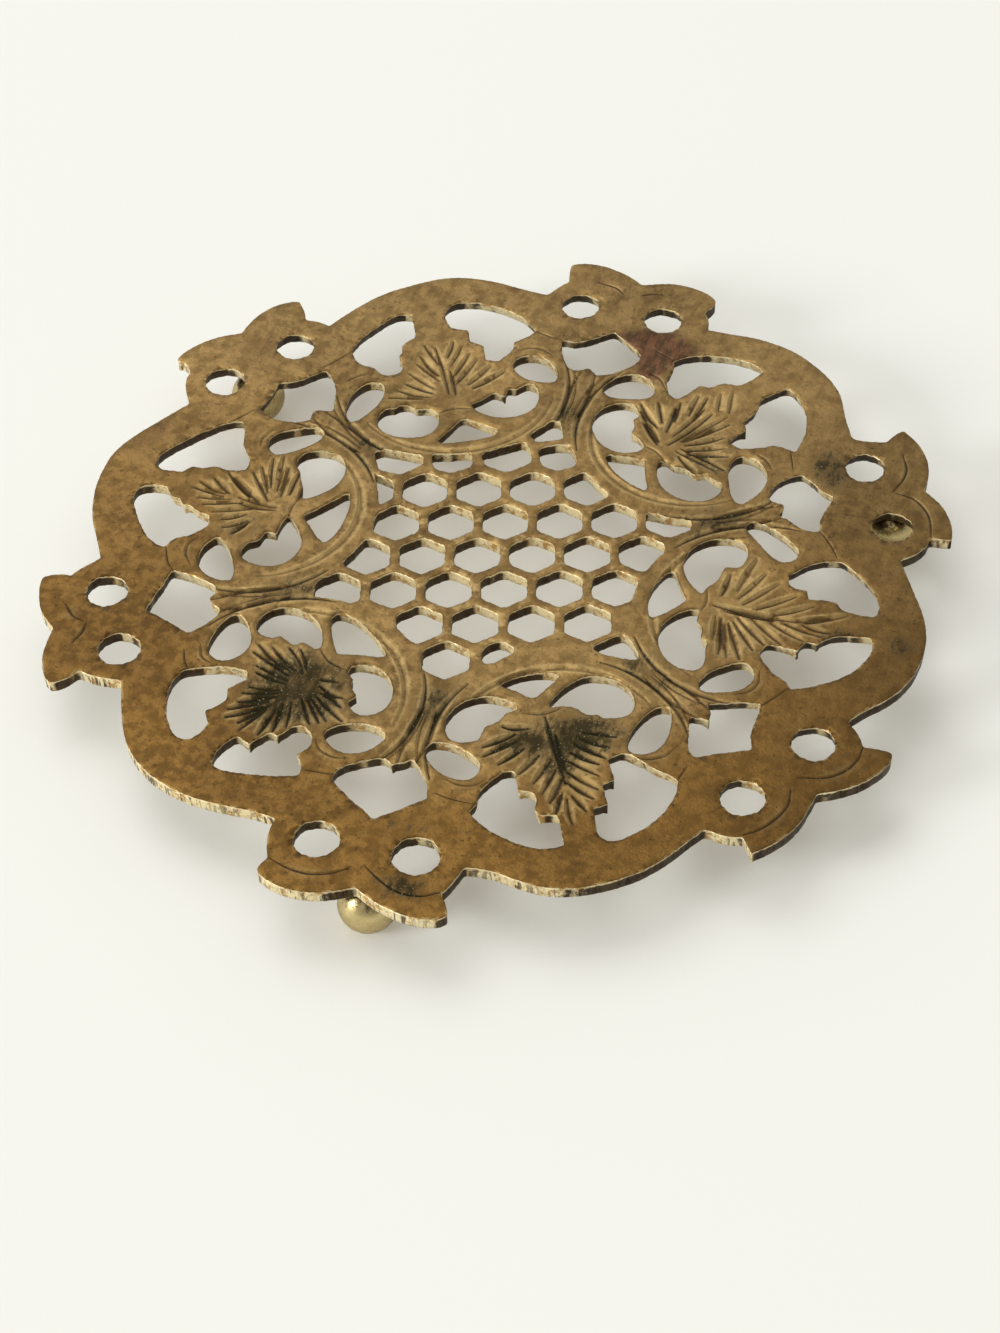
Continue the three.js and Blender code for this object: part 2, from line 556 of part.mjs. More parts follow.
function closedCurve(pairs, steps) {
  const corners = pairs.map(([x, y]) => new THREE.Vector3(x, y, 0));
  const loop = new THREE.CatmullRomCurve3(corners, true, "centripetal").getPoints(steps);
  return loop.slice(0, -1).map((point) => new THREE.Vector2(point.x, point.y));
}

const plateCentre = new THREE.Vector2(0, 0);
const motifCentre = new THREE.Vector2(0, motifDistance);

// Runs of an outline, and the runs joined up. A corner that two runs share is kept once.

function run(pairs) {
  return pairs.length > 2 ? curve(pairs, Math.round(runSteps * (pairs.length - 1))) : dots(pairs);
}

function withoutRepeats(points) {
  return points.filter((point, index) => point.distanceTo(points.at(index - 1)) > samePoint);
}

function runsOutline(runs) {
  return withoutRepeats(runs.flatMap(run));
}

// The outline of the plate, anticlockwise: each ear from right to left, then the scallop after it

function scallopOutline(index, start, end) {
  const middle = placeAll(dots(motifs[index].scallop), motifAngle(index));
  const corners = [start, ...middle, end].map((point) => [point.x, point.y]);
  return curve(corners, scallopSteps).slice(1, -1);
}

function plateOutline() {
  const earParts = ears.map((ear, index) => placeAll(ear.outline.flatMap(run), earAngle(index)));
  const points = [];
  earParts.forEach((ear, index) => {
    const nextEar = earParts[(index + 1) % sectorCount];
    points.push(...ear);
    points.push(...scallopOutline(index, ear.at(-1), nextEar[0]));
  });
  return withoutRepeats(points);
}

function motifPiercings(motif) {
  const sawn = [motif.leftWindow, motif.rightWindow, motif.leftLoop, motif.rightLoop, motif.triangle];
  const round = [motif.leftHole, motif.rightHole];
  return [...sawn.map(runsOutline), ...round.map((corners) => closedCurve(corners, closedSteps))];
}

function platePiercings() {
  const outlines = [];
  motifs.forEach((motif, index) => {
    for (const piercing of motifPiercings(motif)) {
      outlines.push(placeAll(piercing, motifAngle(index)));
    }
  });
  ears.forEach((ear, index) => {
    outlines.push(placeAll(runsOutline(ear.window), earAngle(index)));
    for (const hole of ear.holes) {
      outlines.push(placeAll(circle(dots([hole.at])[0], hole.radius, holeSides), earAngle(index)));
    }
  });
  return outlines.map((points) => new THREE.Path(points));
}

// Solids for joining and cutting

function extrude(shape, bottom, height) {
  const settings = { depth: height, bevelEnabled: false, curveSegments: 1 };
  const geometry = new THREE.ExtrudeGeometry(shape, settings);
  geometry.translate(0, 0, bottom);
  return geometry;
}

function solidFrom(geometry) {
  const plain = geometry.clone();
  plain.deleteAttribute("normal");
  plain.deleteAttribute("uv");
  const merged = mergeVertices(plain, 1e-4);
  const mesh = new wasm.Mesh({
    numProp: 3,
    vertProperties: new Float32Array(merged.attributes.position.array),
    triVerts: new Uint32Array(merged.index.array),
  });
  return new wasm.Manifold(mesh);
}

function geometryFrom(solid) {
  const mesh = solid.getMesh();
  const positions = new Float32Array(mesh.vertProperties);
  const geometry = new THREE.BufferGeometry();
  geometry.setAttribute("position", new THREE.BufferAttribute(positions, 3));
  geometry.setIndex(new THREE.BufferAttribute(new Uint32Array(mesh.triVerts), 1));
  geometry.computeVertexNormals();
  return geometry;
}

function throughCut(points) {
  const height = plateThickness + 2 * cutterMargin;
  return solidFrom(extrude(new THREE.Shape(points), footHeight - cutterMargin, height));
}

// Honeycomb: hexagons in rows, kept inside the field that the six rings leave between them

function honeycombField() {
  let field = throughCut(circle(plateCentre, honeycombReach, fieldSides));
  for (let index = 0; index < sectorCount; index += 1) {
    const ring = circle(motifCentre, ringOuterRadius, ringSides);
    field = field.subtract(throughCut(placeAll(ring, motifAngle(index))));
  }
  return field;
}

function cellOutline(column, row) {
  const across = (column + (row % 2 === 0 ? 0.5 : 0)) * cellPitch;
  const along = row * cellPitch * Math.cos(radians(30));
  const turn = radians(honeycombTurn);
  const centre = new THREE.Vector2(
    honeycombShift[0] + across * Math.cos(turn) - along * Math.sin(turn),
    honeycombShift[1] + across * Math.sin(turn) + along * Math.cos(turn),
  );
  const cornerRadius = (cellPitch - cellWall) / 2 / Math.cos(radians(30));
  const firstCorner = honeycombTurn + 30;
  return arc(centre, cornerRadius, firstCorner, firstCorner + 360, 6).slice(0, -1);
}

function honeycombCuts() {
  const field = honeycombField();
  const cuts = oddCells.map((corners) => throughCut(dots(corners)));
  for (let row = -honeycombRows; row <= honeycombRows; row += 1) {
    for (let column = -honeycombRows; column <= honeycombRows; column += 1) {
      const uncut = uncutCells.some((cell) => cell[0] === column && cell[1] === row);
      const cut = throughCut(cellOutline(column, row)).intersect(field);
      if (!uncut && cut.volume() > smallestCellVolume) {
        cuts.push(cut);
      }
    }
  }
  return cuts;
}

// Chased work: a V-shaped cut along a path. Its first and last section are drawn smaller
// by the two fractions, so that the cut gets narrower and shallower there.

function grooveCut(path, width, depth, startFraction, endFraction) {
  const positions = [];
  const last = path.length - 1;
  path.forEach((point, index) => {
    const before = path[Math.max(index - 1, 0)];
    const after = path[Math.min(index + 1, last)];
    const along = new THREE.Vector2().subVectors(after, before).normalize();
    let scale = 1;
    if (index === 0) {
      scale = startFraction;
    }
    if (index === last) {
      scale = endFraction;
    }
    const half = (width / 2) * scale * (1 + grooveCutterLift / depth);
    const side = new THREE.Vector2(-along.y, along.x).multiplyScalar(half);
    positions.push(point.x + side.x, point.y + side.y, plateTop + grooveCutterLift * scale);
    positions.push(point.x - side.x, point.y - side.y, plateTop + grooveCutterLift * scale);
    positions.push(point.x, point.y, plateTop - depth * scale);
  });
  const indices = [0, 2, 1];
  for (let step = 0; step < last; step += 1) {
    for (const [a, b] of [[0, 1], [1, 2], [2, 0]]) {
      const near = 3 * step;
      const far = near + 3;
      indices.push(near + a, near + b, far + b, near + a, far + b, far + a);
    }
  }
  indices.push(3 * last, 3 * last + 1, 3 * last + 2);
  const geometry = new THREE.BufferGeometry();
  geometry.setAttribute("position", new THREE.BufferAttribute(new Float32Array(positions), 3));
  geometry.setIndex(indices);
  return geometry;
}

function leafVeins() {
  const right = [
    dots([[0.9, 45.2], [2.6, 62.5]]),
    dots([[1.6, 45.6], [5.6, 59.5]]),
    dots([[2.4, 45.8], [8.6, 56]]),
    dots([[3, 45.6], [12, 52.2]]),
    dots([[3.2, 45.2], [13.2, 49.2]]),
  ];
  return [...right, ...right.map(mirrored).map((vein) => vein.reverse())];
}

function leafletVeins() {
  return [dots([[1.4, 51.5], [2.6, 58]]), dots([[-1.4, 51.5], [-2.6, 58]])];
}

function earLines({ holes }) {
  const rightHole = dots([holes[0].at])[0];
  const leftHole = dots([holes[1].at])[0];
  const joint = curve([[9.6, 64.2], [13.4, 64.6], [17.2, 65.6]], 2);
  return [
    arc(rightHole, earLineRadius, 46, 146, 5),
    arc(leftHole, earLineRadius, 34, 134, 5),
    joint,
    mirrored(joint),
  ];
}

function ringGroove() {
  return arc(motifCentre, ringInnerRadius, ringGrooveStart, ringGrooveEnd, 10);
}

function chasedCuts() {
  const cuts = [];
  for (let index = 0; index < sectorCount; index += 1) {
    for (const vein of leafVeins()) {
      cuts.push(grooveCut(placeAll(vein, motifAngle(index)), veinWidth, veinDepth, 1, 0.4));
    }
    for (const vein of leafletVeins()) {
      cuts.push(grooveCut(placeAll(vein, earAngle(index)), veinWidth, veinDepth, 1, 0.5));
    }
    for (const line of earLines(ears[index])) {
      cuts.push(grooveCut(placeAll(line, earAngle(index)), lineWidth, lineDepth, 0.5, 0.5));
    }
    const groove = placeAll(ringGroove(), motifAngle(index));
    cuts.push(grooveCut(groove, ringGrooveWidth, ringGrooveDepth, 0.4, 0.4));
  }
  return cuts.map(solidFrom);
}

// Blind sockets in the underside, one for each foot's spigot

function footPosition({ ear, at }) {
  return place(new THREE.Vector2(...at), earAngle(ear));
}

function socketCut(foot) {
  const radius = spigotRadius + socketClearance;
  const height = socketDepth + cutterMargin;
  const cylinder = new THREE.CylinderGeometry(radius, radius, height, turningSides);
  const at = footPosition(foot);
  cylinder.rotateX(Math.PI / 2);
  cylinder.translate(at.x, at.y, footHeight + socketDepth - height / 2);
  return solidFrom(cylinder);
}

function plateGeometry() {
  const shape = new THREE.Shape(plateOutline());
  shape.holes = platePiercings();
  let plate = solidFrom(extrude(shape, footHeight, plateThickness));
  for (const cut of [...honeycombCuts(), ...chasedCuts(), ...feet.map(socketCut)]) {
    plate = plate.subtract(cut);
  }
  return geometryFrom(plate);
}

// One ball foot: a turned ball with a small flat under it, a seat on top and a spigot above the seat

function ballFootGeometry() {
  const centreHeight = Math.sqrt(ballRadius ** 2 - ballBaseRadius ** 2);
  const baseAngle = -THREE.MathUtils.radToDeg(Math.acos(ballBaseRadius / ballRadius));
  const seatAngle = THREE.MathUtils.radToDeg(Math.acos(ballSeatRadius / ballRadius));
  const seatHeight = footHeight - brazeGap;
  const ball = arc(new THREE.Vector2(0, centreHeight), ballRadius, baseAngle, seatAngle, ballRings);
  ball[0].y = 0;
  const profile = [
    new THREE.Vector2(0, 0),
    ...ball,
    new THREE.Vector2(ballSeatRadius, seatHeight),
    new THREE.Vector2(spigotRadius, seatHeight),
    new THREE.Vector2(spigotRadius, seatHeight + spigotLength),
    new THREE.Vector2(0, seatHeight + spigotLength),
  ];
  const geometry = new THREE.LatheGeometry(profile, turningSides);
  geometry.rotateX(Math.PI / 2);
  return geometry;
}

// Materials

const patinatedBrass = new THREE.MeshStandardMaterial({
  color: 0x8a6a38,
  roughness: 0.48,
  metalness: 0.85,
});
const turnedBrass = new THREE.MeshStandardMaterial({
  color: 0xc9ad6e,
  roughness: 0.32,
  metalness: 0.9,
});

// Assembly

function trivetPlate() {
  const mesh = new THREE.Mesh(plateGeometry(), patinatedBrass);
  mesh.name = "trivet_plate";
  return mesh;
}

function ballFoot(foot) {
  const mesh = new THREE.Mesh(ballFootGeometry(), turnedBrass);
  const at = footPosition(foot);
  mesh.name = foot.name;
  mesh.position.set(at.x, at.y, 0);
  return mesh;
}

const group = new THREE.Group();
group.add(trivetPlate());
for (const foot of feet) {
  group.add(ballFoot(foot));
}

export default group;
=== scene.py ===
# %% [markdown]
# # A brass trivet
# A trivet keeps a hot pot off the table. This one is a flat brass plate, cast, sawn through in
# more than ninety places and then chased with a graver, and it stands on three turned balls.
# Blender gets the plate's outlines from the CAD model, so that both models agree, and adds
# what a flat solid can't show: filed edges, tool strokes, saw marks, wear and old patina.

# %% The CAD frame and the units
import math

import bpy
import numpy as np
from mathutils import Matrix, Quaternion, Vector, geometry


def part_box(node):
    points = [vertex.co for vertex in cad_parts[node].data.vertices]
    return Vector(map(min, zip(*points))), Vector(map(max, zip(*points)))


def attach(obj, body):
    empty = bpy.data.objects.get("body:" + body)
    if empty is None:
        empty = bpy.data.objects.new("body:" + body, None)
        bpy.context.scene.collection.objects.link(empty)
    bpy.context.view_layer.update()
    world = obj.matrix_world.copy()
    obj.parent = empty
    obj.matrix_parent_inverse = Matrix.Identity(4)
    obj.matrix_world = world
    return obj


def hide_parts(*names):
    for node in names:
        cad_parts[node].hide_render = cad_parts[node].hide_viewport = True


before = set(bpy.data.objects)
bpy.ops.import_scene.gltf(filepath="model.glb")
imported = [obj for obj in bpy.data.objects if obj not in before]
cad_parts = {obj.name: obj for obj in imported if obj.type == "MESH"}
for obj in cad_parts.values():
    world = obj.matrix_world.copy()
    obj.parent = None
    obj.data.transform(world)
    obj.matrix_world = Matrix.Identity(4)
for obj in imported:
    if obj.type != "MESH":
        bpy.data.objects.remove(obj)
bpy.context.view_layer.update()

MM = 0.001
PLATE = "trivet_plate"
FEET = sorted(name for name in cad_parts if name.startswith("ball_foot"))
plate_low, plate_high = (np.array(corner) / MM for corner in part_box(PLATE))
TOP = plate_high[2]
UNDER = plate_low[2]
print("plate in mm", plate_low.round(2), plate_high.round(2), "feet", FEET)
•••
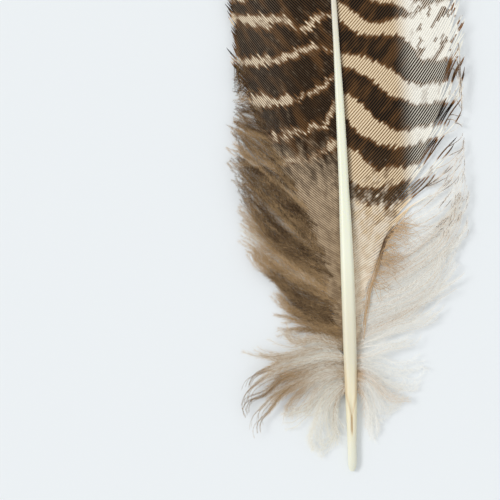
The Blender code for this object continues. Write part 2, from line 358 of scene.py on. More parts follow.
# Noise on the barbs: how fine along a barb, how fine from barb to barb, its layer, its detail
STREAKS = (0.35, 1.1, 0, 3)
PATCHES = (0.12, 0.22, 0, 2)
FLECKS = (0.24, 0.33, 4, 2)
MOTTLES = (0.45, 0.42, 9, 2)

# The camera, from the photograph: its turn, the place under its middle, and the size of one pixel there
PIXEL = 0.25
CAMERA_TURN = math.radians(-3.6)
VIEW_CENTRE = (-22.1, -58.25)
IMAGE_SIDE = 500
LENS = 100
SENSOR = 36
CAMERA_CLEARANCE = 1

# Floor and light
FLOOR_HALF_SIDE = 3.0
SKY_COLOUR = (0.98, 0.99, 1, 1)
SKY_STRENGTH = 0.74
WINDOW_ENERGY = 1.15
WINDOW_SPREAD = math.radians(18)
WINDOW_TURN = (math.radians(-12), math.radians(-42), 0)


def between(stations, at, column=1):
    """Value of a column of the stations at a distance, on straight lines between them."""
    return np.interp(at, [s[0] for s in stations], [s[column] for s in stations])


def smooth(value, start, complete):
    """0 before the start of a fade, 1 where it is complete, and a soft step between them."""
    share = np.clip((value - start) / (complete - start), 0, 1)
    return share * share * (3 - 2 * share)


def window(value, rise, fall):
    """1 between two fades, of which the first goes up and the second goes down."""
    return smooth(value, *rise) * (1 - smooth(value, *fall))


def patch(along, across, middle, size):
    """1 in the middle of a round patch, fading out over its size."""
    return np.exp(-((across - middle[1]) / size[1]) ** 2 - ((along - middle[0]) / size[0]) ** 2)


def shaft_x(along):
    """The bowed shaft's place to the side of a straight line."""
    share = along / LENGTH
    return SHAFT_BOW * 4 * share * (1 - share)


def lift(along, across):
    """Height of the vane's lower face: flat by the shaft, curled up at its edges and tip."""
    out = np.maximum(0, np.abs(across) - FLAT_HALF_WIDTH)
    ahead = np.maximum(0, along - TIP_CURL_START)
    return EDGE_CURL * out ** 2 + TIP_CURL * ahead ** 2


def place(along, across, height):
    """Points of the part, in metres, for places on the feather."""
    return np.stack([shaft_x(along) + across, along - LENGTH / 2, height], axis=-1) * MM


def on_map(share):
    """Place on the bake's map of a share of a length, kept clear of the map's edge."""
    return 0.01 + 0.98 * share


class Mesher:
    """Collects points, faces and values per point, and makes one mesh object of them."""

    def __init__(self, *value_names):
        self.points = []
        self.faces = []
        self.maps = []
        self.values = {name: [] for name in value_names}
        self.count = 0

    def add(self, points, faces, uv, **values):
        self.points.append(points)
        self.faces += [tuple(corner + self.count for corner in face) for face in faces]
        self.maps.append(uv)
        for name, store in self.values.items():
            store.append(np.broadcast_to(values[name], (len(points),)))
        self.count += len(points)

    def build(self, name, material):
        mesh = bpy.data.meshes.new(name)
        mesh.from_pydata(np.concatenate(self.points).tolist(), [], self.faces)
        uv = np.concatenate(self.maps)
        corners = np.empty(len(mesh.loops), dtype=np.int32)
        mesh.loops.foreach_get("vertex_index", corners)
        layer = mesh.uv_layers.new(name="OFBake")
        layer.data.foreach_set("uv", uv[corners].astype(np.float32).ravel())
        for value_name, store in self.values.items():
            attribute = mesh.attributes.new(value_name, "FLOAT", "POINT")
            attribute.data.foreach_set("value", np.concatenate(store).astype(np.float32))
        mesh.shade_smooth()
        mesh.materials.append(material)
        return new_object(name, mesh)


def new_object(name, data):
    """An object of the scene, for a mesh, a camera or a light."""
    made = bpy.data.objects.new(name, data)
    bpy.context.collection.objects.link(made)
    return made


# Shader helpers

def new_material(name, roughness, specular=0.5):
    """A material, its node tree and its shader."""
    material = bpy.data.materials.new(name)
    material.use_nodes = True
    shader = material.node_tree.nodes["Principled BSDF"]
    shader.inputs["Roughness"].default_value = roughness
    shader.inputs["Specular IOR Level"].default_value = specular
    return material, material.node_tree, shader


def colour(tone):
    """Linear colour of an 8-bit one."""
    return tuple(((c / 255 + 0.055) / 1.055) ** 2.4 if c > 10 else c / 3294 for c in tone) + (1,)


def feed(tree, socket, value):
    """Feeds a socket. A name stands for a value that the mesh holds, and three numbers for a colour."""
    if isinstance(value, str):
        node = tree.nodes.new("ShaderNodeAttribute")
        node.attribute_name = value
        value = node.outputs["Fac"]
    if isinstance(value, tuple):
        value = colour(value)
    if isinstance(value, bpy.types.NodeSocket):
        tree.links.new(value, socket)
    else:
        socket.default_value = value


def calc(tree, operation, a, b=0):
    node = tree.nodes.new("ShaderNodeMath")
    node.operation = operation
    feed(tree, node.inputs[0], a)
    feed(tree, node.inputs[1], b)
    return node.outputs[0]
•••
Transcribe, word for word, every line from the line with "Continue the three.js" to the line with "is kept once.", inclusive, and output nothing else.

> [Written answer]:
Continue the three.js and Blender code for this object: part 2, from line 556 of part.mjs. More parts follow.
function closedCurve(pairs, steps) {
  const corners = pairs.map(([x, y]) => new THREE.Vector3(x, y, 0));
  const loop = new THREE.CatmullRomCurve3(corners, true, "centripetal").getPoints(steps);
  return loop.slice(0, -1).map((point) => new THREE.Vector2(point.x, point.y));
}

const plateCentre = new THREE.Vector2(0, 0);
const motifCentre = new THREE.Vector2(0, motifDistance);

// Runs of an outline, and the runs joined up. A corner that two runs share is kept once.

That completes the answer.